PROBLEM DESCRIPTION
Reproduce the material exactly, omitting nothing.

SOURCE MATERIAL
Start

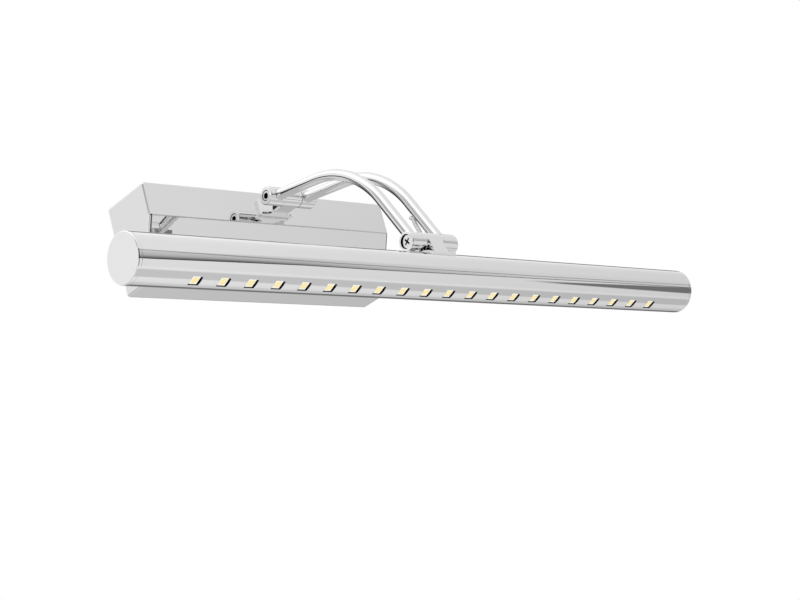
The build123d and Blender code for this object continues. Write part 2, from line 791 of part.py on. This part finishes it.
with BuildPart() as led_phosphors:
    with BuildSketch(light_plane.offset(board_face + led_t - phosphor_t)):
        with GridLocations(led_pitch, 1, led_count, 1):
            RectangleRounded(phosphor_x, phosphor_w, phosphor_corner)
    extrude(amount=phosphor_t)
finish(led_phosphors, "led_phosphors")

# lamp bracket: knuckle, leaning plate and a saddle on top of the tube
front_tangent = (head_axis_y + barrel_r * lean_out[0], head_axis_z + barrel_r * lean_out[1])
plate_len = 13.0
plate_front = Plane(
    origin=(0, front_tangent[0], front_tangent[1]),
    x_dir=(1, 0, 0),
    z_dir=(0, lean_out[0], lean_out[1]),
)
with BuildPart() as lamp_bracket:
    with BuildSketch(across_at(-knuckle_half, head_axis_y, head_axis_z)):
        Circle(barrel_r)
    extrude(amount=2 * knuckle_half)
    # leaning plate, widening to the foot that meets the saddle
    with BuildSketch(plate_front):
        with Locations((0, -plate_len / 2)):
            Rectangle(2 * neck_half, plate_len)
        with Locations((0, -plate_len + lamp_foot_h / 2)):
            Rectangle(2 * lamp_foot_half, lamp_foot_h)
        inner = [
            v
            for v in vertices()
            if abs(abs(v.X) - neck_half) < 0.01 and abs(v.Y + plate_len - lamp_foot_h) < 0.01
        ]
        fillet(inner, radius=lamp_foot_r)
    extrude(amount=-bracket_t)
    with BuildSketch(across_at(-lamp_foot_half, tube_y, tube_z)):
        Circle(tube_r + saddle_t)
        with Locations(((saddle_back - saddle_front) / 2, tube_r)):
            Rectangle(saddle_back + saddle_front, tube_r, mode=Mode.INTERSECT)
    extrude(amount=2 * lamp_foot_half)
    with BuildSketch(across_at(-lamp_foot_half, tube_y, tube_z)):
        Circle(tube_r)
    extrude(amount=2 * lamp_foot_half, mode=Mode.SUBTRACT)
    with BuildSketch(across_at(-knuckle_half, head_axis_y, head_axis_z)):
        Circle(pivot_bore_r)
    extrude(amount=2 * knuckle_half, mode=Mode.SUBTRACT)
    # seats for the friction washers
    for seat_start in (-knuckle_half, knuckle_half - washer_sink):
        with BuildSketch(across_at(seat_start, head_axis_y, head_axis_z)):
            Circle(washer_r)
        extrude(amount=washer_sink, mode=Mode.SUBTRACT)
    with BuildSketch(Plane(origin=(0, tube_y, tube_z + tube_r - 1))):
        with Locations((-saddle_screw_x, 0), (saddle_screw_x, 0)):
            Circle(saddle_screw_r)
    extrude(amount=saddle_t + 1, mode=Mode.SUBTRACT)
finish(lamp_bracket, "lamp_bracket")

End

ANSWER
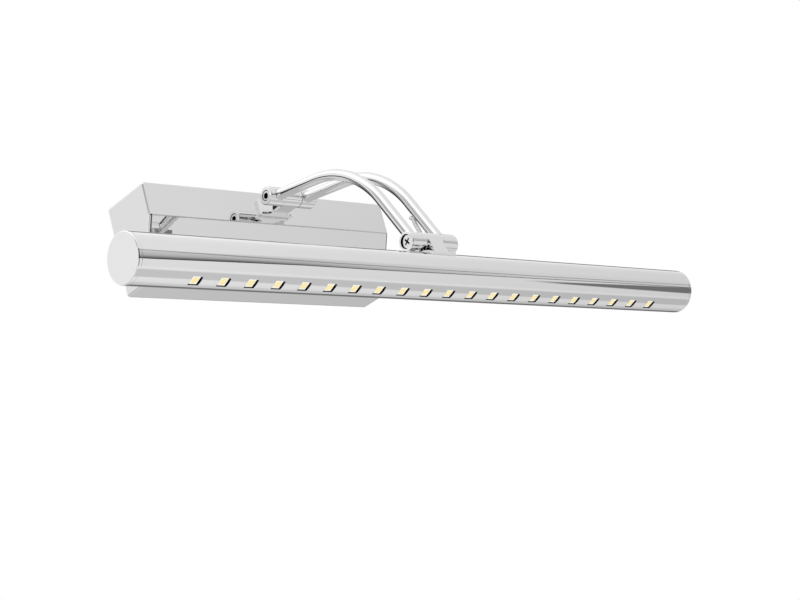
The build123d and Blender code for this object continues. Write part 2, from line 791 of part.py on. This part finishes it.
with BuildPart() as led_phosphors:
    with BuildSketch(light_plane.offset(board_face + led_t - phosphor_t)):
        with GridLocations(led_pitch, 1, led_count, 1):
            RectangleRounded(phosphor_x, phosphor_w, phosphor_corner)
    extrude(amount=phosphor_t)
finish(led_phosphors, "led_phosphors")

# lamp bracket: knuckle, leaning plate and a saddle on top of the tube
front_tangent = (head_axis_y + barrel_r * lean_out[0], head_axis_z + barrel_r * lean_out[1])
plate_len = 13.0
plate_front = Plane(
    origin=(0, front_tangent[0], front_tangent[1]),
    x_dir=(1, 0, 0),
    z_dir=(0, lean_out[0], lean_out[1]),
)
with BuildPart() as lamp_bracket:
    with BuildSketch(across_at(-knuckle_half, head_axis_y, head_axis_z)):
        Circle(barrel_r)
    extrude(amount=2 * knuckle_half)
    # leaning plate, widening to the foot that meets the saddle
    with BuildSketch(plate_front):
        with Locations((0, -plate_len / 2)):
            Rectangle(2 * neck_half, plate_len)
        with Locations((0, -plate_len + lamp_foot_h / 2)):
            Rectangle(2 * lamp_foot_half, lamp_foot_h)
        inner = [
            v
            for v in vertices()
            if abs(abs(v.X) - neck_half) < 0.01 and abs(v.Y + plate_len - lamp_foot_h) < 0.01
        ]
        fillet(inner, radius=lamp_foot_r)
    extrude(amount=-bracket_t)
    with BuildSketch(across_at(-lamp_foot_half, tube_y, tube_z)):
        Circle(tube_r + saddle_t)
        with Locations(((saddle_back - saddle_front) / 2, tube_r)):
            Rectangle(saddle_back + saddle_front, tube_r, mode=Mode.INTERSECT)
    extrude(amount=2 * lamp_foot_half)
    with BuildSketch(across_at(-lamp_foot_half, tube_y, tube_z)):
        Circle(tube_r)
    extrude(amount=2 * lamp_foot_half, mode=Mode.SUBTRACT)
    with BuildSketch(across_at(-knuckle_half, head_axis_y, head_axis_z)):
        Circle(pivot_bore_r)
    extrude(amount=2 * knuckle_half, mode=Mode.SUBTRACT)
    # seats for the friction washers
    for seat_start in (-knuckle_half, knuckle_half - washer_sink):
        with BuildSketch(across_at(seat_start, head_axis_y, head_axis_z)):
            Circle(washer_r)
        extrude(amount=washer_sink, mode=Mode.SUBTRACT)
    with BuildSketch(Plane(origin=(0, tube_y, tube_z + tube_r - 1))):
        with Locations((-saddle_screw_x, 0), (saddle_screw_x, 0)):
            Circle(saddle_screw_r)
    extrude(amount=saddle_t + 1, mode=Mode.SUBTRACT)
finish(lamp_bracket, "lamp_bracket")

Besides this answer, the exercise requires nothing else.